:: DATA SEGMENT ::
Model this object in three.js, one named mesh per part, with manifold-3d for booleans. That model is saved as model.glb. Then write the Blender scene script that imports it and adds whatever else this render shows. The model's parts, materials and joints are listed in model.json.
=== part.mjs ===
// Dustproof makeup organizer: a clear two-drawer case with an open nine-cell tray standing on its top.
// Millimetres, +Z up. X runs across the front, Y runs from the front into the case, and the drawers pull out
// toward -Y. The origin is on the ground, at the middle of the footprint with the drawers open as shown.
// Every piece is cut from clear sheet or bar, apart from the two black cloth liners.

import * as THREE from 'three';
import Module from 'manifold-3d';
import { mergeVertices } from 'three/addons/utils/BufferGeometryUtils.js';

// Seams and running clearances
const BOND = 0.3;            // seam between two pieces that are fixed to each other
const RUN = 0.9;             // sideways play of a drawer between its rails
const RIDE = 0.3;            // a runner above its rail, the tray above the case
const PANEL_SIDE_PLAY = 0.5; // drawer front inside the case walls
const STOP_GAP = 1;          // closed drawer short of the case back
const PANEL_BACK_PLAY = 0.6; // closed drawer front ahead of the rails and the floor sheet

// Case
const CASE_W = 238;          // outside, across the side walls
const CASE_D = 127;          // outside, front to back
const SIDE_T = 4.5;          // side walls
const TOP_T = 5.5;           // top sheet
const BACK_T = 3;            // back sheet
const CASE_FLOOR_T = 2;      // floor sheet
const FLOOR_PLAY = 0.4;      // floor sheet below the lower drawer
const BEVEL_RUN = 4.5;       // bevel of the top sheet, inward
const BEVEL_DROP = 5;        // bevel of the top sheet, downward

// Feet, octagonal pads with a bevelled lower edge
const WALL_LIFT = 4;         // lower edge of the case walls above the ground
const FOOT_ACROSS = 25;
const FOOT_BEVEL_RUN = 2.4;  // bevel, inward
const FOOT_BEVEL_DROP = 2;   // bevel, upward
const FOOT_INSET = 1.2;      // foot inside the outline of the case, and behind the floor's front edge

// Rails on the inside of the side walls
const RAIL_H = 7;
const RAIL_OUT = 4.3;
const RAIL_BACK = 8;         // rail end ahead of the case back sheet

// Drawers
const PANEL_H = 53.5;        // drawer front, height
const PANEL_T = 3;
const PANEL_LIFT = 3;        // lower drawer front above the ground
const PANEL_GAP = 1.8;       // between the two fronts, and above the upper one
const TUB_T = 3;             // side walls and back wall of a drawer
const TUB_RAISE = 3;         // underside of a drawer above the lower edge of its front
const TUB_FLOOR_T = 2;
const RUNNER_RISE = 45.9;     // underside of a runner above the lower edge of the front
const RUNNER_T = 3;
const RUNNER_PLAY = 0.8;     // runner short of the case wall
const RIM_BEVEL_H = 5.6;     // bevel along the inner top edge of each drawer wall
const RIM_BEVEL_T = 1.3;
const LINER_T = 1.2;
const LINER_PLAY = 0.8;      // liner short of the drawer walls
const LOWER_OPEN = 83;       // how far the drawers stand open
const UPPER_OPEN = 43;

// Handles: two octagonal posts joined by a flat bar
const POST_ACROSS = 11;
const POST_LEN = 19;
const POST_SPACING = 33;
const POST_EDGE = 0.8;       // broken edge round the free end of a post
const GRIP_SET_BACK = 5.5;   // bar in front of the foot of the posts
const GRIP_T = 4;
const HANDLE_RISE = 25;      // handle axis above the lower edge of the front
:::
§ **WHAT THE TASK REQUIRES**:
Repeat the data above, word for word.

§ **THE RESPONSE**:
Model this object in three.js, one named mesh per part, with manifold-3d for booleans. That model is saved as model.glb. Then write the Blender scene script that imports it and adds whatever else this render shows. The model's parts, materials and joints are listed in model.json.
=== part.mjs ===
// Dustproof makeup organizer: a clear two-drawer case with an open nine-cell tray standing on its top.
// Millimetres, +Z up. X runs across the front, Y runs from the front into the case, and the drawers pull out
// toward -Y. The origin is on the ground, at the middle of the footprint with the drawers open as shown.
// Every piece is cut from clear sheet or bar, apart from the two black cloth liners.

import * as THREE from 'three';
import Module from 'manifold-3d';
import { mergeVertices } from 'three/addons/utils/BufferGeometryUtils.js';

// Seams and running clearances
const BOND = 0.3;            // seam between two pieces that are fixed to each other
const RUN = 0.9;             // sideways play of a drawer between its rails
const RIDE = 0.3;            // a runner above its rail, the tray above the case
const PANEL_SIDE_PLAY = 0.5; // drawer front inside the case walls
const STOP_GAP = 1;          // closed drawer short of the case back
const PANEL_BACK_PLAY = 0.6; // closed drawer front ahead of the rails and the floor sheet

// Case
const CASE_W = 238;          // outside, across the side walls
const CASE_D = 127;          // outside, front to back
const SIDE_T = 4.5;          // side walls
const TOP_T = 5.5;           // top sheet
const BACK_T = 3;            // back sheet
const CASE_FLOOR_T = 2;      // floor sheet
const FLOOR_PLAY = 0.4;      // floor sheet below the lower drawer
const BEVEL_RUN = 4.5;       // bevel of the top sheet, inward
const BEVEL_DROP = 5;        // bevel of the top sheet, downward

// Feet, octagonal pads with a bevelled lower edge
const WALL_LIFT = 4;         // lower edge of the case walls above the ground
const FOOT_ACROSS = 25;
const FOOT_BEVEL_RUN = 2.4;  // bevel, inward
const FOOT_BEVEL_DROP = 2;   // bevel, upward
const FOOT_INSET = 1.2;      // foot inside the outline of the case, and behind the floor's front edge

// Rails on the inside of the side walls
const RAIL_H = 7;
const RAIL_OUT = 4.3;
const RAIL_BACK = 8;         // rail end ahead of the case back sheet

// Drawers
const PANEL_H = 53.5;        // drawer front, height
const PANEL_T = 3;
const PANEL_LIFT = 3;        // lower drawer front above the ground
const PANEL_GAP = 1.8;       // between the two fronts, and above the upper one
const TUB_T = 3;             // side walls and back wall of a drawer
const TUB_RAISE = 3;         // underside of a drawer above the lower edge of its front
const TUB_FLOOR_T = 2;
const RUNNER_RISE = 45.9;     // underside of a runner above the lower edge of the front
const RUNNER_T = 3;
const RUNNER_PLAY = 0.8;     // runner short of the case wall
const RIM_BEVEL_H = 5.6;     // bevel along the inner top edge of each drawer wall
const RIM_BEVEL_T = 1.3;
const LINER_T = 1.2;
const LINER_PLAY = 0.8;      // liner short of the drawer walls
const LOWER_OPEN = 83;       // how far the drawers stand open
const UPPER_OPEN = 43;

// Handles: two octagonal posts joined by a flat bar
const POST_ACROSS = 11;
const POST_LEN = 19;
const POST_SPACING = 33;
const POST_EDGE = 0.8;       // broken edge round the free end of a post
const GRIP_SET_BACK = 5.5;   // bar in front of the foot of the posts
const GRIP_T = 4;
const HANDLE_RISE = 25;      // handle axis above the lower edge of the front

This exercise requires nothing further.